Find every line in the records that holds the string "this". Copy each one.

Records from a collection:

• • •

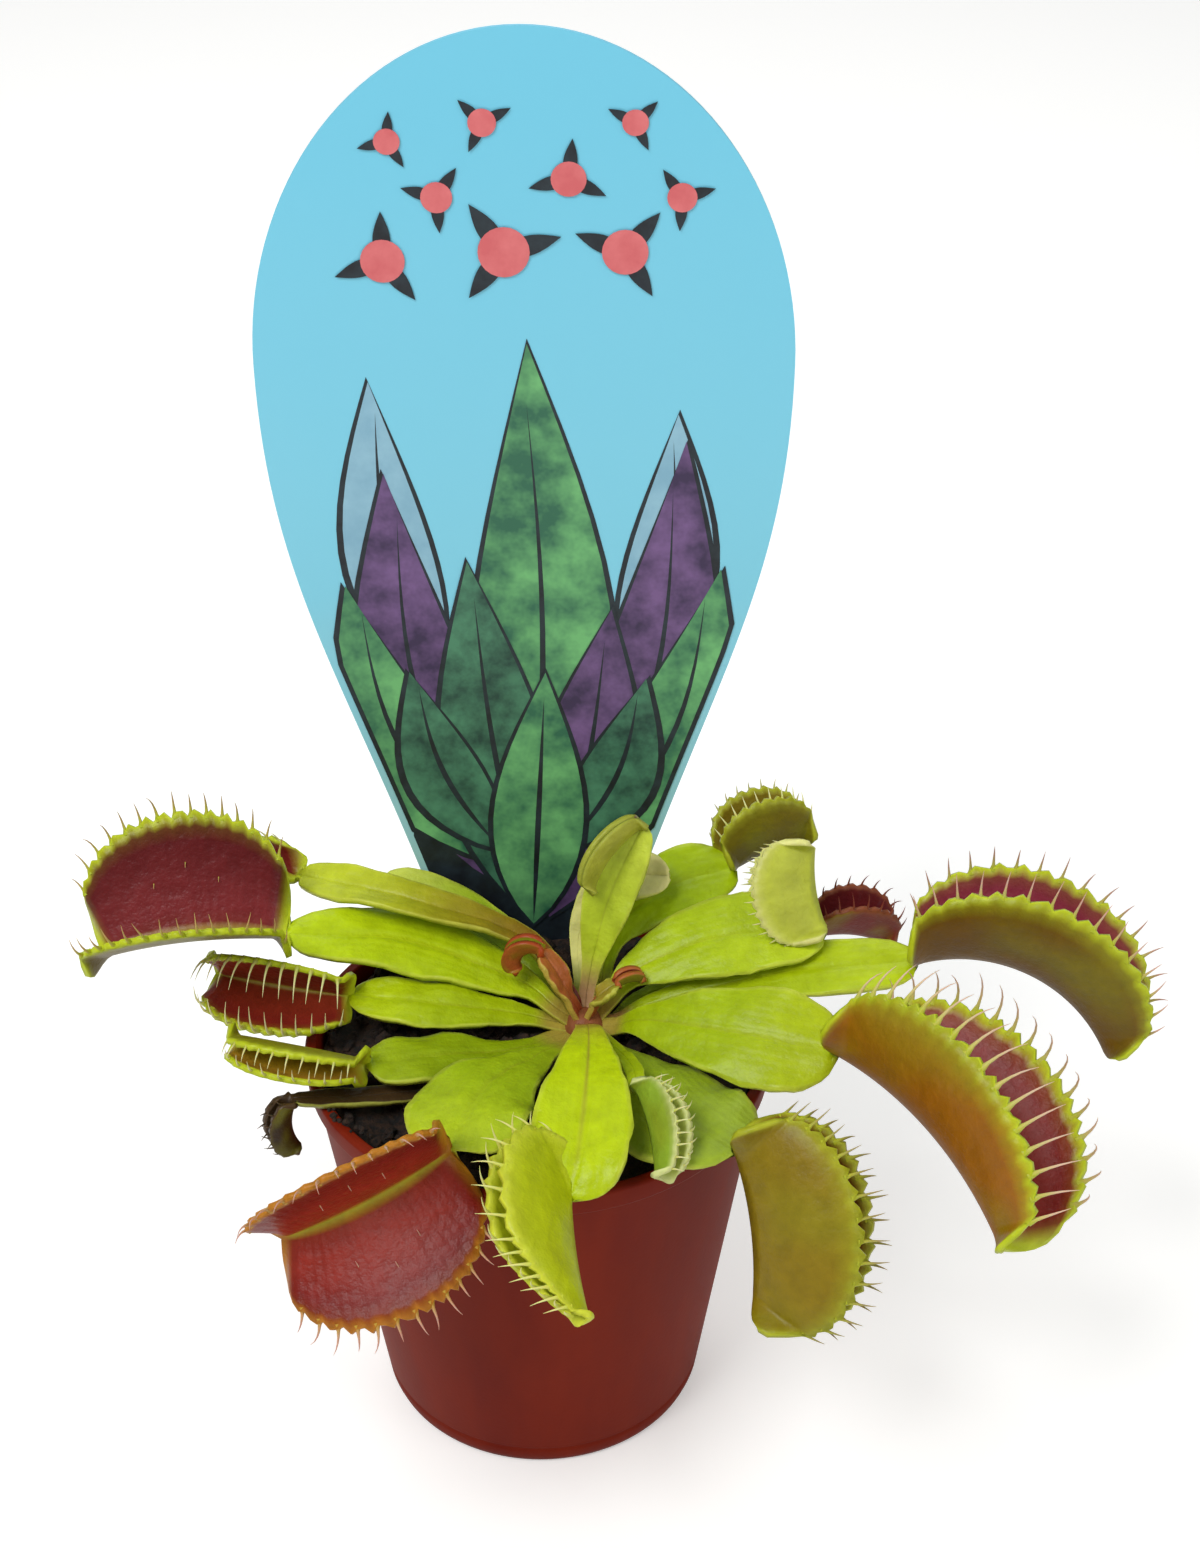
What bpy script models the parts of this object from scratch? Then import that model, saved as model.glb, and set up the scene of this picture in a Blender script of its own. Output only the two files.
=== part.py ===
"""A Venus flytrap in a small round plastic pot, with a plant label pushed into the soil.

The origin is the middle of the pot's flat underside, +Z is up, and the label's printed face looks
towards -Y. Lengths are written in millimetres and scaled to metres when a mesh is made.
"""

from math import atan2, cos, hypot, pi, radians, sin, sqrt

import bmesh
import bpy
from mathutils import Matrix, Quaternion, Vector

MM = 0.001
GAP = 0.3  # running clearance between any two neighbouring solids

# Driving dimensions
POT_TOP_RADIUS = 27.5
POT_BASE_RADIUS = 19.7
POT_HEIGHT = 51.0
POT_WALL = 0.9
LIP_HEIGHT = 3.0
LIP_STEP = 0.5
DRAIN_HOLES = 6
DRAIN_HOLE_RADIUS = 2.2
DRAIN_RING_RADIUS = 12.5

SOIL_LEVEL = 49.0
SOIL_BUMP = 0.5
SOIL_DISH = 1.3  # how far the peat drops round the crown

CROWN = Vector((5.5, 3.0, 50.0))
CROWN_RADIUS = 3.7
CROWN_SEAT = CROWN_RADIUS + 1.5 * GAP

LABEL_HALF_WIDTH = 29.7
LABEL_CAP_HEIGHT = 37.0
LABEL_TAIL_LENGTH = 76.0
LABEL_NECK_HALF_WIDTH = 11.0
LABEL_STAKE_LENGTH = 22.0
LABEL_THICKNESS = 0.6
LABEL_LEAN = radians(2.0)
LABEL_FOOT = Vector((-1.0, 22.0, 50.0))  # where the label's front face enters the soil

LEAF_THICKNESS = 0.7
STALK_HALF_WIDTH = 0.6
BLADE_ROWS = 8
TOOTH_SPREAD = 0.22  # share of the tooth pitch that a tooth's foot takes

UP = Vector((0, 0, 1))

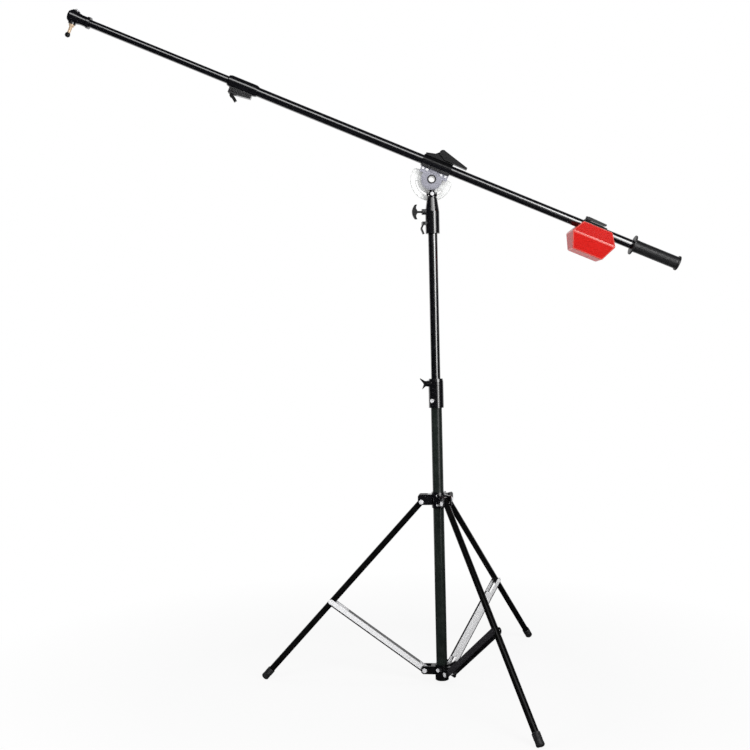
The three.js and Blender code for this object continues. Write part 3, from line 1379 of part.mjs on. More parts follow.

• • •

§ **Complete answer**:
What bpy script models the parts of this object from scratch? Then import that model, saved as model.glb, and set up the scene of this picture in a Blender script of its own. Output only the two files.
The three.js and Blender code for this object continues. Write part 3, from line 1379 of part.mjs on. More parts follow.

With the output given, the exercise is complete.